Trace of a Matrix Using Eigenvalues

Same logic applies to trace as it is also invariant under change of basis.

The trace of $\boldsymbol{D}$ is the sum of its diagonal elements (the eigenvalues of $\boldsymbol{A}$).

Therefore the trace of a matrix is the sum of its eigenvalues:

$$ \tr(\boldsymbol{A}) = \sum_{i=1}^n \lambda_i $$

Again, repetition counts.

Spectral Theorem

A symmetric matrix $\boldsymbol{A} \in \mathbb{R}^{n \times n}$ is always diagonalizable.

Further, the eigenvectors of $\boldsymbol{A}$ form an orthonormal basis:

\[\boldsymbol{P}^\top \boldsymbol{P} = \boldsymbol{I} \iff \boldsymbol{P}^\top = \boldsymbol{P}^{-1}\]

Therefore the decomposition is:

$$ \boldsymbol{A} = \boldsymbol{P} \boldsymbol{D} \boldsymbol{P}^\top $$


Eigenspace

Eigenvectors are not unique, that is, any scalar multiple of an eigenvector is also an eigenvector.

These eigenvectors that share the same eigenvalue span a subspace of $\mathbb{R}^n$, called the eigenspace of $\boldsymbol{A}$ with respect to the eigenvalue $\lambda$ (denoted with a subscript):

$$ E_{\lambda} = \ker(\boldsymbol{A} - \lambda \boldsymbol{I}) $$

Geometric Multiplicity

Let $\lambda$ be an eigenvalue of square matrix $\boldsymbol{A}$.

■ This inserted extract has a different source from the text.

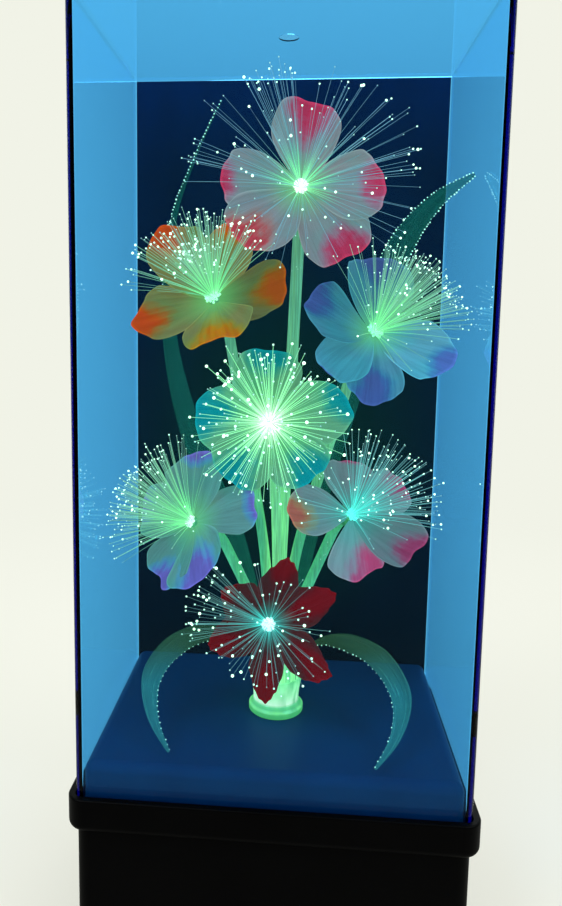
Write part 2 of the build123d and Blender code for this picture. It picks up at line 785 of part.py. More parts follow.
def rocker():
    """Shallow V rocker on two trunnions, resting with its upper end pressed in."""
    half = rocker_length / 2
    rise = half * tan(radians(rocker_tilt)) - rocker_hollow
    depth = rocker_pivot_depth
    keel = half * rocker_keel_share
    profile = Polyline((0, 0, -rocker_hollow), (0, half, rise), (0, half, -depth),
                       (0, keel, -2 * depth), (0, -keel, -2 * depth),
                       (0, -half, -depth), (0, -half, rise), close=True)
    paddle = extrude(make_face(profile), rocker_width / 2, dir=(1, 0, 0), both=True)
    length = rocker_width + 2 * trunnion_length
    paddle += Pos(0, 0, -depth) * Rot(0, 90, 0) * Cylinder(trunnion_radius, length)
    tilted = Rot(-rocker_tilt, 0, 0) * (Pos(0, 0, depth) * paddle)
    raised = Pos(0, 0, bezel_thickness - depth) * tilted
    return rear_place(raised, -rear_fitting_offset)


def power_inlet():
    barrel = Pos(0, 0, -inlet_length / 2) * Cylinder(inlet_radius, inlet_length)
    flange = Pos(0, 0, inlet_flange_thickness / 2) * Cylinder(
        inlet_flange_radius, inlet_flange_thickness)
    jack = barrel + flange
    jack -= tube_between(inlet_bore, -inlet_bore_depth, inlet_flange_thickness + overcut)
    jack += tube_between(inlet_pin_radius, -inlet_bore_depth, -inlet_pin_drop)
    return rear_place(jack, rear_fitting_offset)


def leads():
    """Two-core leads inside the base, along the rear wall and under the wheel."""
    x = rear_fitting_offset
    z = rear_fitting_height
    switch_back = rear_face - switch_depth
    inlet_back = rear_face - inlet_length
    side = holder_width / 2
    plug_z = holder_base + holder_height / 2
    rim = wheel_radius + lead_wheel_gap
    motor_z = motor_bottom + motor_height / 2
    split = lead_split
    routes = {
        "lead_inlet_switch": [
            (x, inlet_back, z), (x, inlet_back - lead_exit, z),
            (x / 2, inlet_back - lead_stand_off, z + lead_rise),
            (-x / 2, switch_back - lead_stand_off, z + lead_rise),
            (-x - split, switch_back - lead_exit, z), (-x - split, switch_back, z)],
        "lead_switch_lamp": [
            (-x + split, switch_back, z - split),
            (-x + split, switch_back - lead_stand_off, z - split),
            (-x / 2 - lead_side_run, x / 4, plug_z + split),
            (-side - lead_side_run, split, plug_z), (-side, split, plug_z)],
        "lead_lamp_motor": [
            (side, -split, plug_z), (side + lead_side_run, -split, plug_z),
            (side + 2 * lead_side_run, -x / 2 - lead_side_run, plug_z + lead_rise),
            (lead_riser_x, -rim, wheel_bottom - lead_riser_drop),
            (lead_riser_x, -rim, wheel_top + lead_riser_rise),
            (wheel_offset, -motor_radius - lead_motor_run, motor_z),
            (wheel_offset, -motor_radius, motor_z)],
    }
    return {node: rod_along([Vector(*point) for point in route], lead_radius)
            for node, route in routes.items()}


def main():
    os.makedirs("parts", exist_ok=True)
    single = {
        "cover_shell": cover_shell, "back_panel": back_panel, "base_housing": base_housing,
        "deck_panel": deck_panel, "base_plate": base_plate, "bundle_collar": bundle_collar,
        "fibre_bundle": fibre_bundle, "bundle_ferrule": bundle_ferrule,
        "wheel_disc": wheel_disc, "motor_shaft": motor_shaft, "motor_body": motor_body,
        "motor_bracket": motor_bracket, "lamp_reflector": lamp_reflector,
        "lamp_capsule": lamp_capsule, "lamp_holder": lamp_holder, "lamp_bracket": lamp_bracket,
        "switch_body": switch_body, "rocker": rocker, "power_inlet": power_inlet,
    }
    groups = {
        "rubber_feet": rubber_feet, "base_screws": base_screws, "motor_screws": motor_screws,
        "lamp_screws": lamp_screws, "colour_filters": colour_filters,
    }
    for node, make in single.items():
        save(make(), node)
    for node, make in groups.items():
        save(Compound(children=make()), node)
    for node, lead in leads().items():
        save(lead, node)
    for letter, flower in FLOWERS.items():
        save(stem(letter), f"stem_{letter}")
        save(calyx(flower), f"calyx_{letter}")
        save(petals(flower), f"petals_{letter}")
        save(Compound(children=spray(flower)), f"spray_{letter}")
    for node, blade in LEAVES.items():
        save(leaf(blade), node)


main()
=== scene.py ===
import json
import math
import random

import bmesh
import bpy
from mathutils import Matrix, Vector, noise

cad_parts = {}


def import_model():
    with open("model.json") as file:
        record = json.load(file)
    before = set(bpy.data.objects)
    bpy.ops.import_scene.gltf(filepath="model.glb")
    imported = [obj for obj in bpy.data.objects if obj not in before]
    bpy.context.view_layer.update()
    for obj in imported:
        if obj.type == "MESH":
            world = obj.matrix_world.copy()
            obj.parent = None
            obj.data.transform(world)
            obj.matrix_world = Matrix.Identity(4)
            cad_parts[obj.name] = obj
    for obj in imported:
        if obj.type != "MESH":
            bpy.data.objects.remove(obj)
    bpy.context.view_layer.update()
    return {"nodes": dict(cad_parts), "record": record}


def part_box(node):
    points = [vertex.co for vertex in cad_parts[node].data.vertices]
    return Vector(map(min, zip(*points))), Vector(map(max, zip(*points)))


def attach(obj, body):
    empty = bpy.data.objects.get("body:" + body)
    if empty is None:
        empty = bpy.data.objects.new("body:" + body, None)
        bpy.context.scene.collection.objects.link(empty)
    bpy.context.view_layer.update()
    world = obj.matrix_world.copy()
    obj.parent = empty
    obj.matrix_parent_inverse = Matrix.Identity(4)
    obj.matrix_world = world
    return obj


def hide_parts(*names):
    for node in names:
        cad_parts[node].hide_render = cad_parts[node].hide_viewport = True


# Fibre optic flower lamp. The tables of shapes are in mm. Everything made is in metres, in the
# CAD frame: +Z up, front towards -Y, origin under the middle of the base.

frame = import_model()
NODES = frame["nodes"]
MM = 0.001
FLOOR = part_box("deck_panel")[1].z / MM
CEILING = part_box("back_panel")[1].z / MM
FULL_TURN = 2 * math.pi
GOLDEN_ANGLE = 2.39996

# Room that the fibres and lights keep to: lowest and highest x, y and z, mm.
ROOM_LOW = Vector((-71.6, -50.6, FLOOR + 1.0))
ROOM_HIGH = Vector((71.6, 49.4, CEILING - 0.8))

# The pale backdrop, and how bright it is where the case's dye colours it.
BACKDROP = (0.88, 0.896, 0.80)
THROUGH_CASE = (0.96, 0.98, 0.98)

# The light that one wall of the case lets through, the wall's thickness in metres, and how
# strongly it and the clear parts in the base bend light.
WALL_TINT = (0.40, 0.77, 0.965)
WALL = 0.0025
CASE_IOR = 1.25
CLEAR_IOR = 1.49


def seen_inside(shown):
    """Light that a surface in the case sends out to look as shown (0 to 1) through its wall."""
    return [((part + 0.055) / 1.055) ** 2.4 / tint for part, tint in zip(shown, WALL_TINT)]


# Shader shorthand

def colour(value):
    return (*value[:3], 1.0)


def put(tree, kind, inputs=(), **settings):
    """New node; inputs gives a socket's value, or the output that is linked to it."""
    made = tree.nodes.new("ShaderNode" + kind)
    for key, value in settings.items():
        setattr(made, key, value)
    for key, value in dict(inputs).items():
        socket = made.inputs[key]
        if isinstance(value, bpy.types.NodeSocket):
            tree.links.new(value, socket)
        else:
            socket.default_value = colour(value) if socket.type == "RGBA" else value
    return made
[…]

Then the geometric multiplicity of $\lambda$, is the number of linearly independent eigenvectors corresponding to $\lambda$, or

$$ \dim(E_{\lambda}) $$

Algebraic multiplicity is the multiplicity of $\lambda$ as a root of the characteristic polynomial. For example, if a matrix had two repeated eigenvalues, then the algebraic multiplicity of that eigenvalue is 2.